VI. Representing the Assignee Buyer

Representing the alternate buyer designated by the manufacturer can be extremely challenging. ‘What may appear, at first blush, to be major opportunity for your client may slowly transform into a problematic deal. Most of the issues that arise are the reality of stepping into a deal at the twelfth hour. Due diligence is complete; closing is around the corner; the pressure to close is enormous. This situation must be scrutinized very carefully before your client decides to attempt this "opportunity". The legal format of this acceptance is an assignment and assumption agreement drafted by the franchisor in its typical one-sided fashion. This is where the war is lost or won. This is the time when you must address all apparent concerns regarding the acquisition.

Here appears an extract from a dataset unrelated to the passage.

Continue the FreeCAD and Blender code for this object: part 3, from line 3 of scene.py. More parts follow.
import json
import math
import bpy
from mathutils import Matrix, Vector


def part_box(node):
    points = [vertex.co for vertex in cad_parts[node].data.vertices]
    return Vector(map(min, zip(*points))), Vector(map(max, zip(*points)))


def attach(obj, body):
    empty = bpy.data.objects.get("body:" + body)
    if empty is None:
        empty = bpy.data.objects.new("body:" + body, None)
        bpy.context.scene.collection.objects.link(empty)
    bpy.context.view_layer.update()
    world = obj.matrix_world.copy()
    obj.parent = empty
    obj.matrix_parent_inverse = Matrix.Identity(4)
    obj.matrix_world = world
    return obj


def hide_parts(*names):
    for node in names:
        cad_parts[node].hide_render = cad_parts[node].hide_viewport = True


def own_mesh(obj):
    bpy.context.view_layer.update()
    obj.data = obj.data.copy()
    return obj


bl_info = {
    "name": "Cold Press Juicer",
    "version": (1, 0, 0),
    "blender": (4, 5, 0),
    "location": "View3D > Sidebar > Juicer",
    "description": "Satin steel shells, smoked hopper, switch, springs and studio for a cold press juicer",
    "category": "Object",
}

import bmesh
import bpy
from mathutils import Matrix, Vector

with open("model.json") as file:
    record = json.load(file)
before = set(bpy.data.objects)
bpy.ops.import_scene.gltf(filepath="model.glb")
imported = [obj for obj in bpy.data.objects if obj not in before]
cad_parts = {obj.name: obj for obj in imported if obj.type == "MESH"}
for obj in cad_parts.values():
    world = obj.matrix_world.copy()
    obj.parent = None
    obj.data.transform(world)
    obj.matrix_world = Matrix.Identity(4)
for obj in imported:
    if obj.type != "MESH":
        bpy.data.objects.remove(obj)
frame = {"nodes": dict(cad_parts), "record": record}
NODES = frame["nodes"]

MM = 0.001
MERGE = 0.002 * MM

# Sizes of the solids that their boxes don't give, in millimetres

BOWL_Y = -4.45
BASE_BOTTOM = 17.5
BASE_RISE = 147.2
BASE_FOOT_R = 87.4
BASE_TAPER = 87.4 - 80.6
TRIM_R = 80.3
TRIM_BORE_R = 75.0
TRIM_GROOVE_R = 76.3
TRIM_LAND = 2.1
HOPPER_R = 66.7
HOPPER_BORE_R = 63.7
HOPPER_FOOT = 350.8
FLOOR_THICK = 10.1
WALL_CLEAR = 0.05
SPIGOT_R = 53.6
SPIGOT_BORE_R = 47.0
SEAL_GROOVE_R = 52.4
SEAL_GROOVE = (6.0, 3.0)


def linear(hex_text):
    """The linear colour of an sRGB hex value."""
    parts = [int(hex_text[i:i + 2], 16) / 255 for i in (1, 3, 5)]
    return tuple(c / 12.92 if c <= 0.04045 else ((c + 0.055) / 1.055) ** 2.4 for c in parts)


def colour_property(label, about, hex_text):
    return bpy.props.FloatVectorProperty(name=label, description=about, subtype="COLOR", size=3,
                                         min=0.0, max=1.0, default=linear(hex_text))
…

The following are some of the usual problems that can be encountered:

  1. Since due diligence is already completed by the time your client steps into the deal, great care must be taken in scrutinizing the usual concerns, including environmental, facility, and franchise/ business issues, which in most instances, can take weeks, if not months, to properly evaluate.
  2. What if the dealership has a union and your client’s other stores do not? How does this play out?
  3. Can your client line up financing in time, whether in the form of acquisition or working capital funding, or the requisite floor plan?
  4. Do you have sufficient time to analyze and/or line up required management and employee staff?

VII. Conclusion

The exercise of a ROFR impacts every party in the transaction in one way or another. It is up to you, as the experienced automotive professional, to navigate your client through the minefield presented by the ROFR. The failure and/or inability to do this can result in significant injury and consequences. To accomplish this effectively for your client can be most rewarding for the both of you.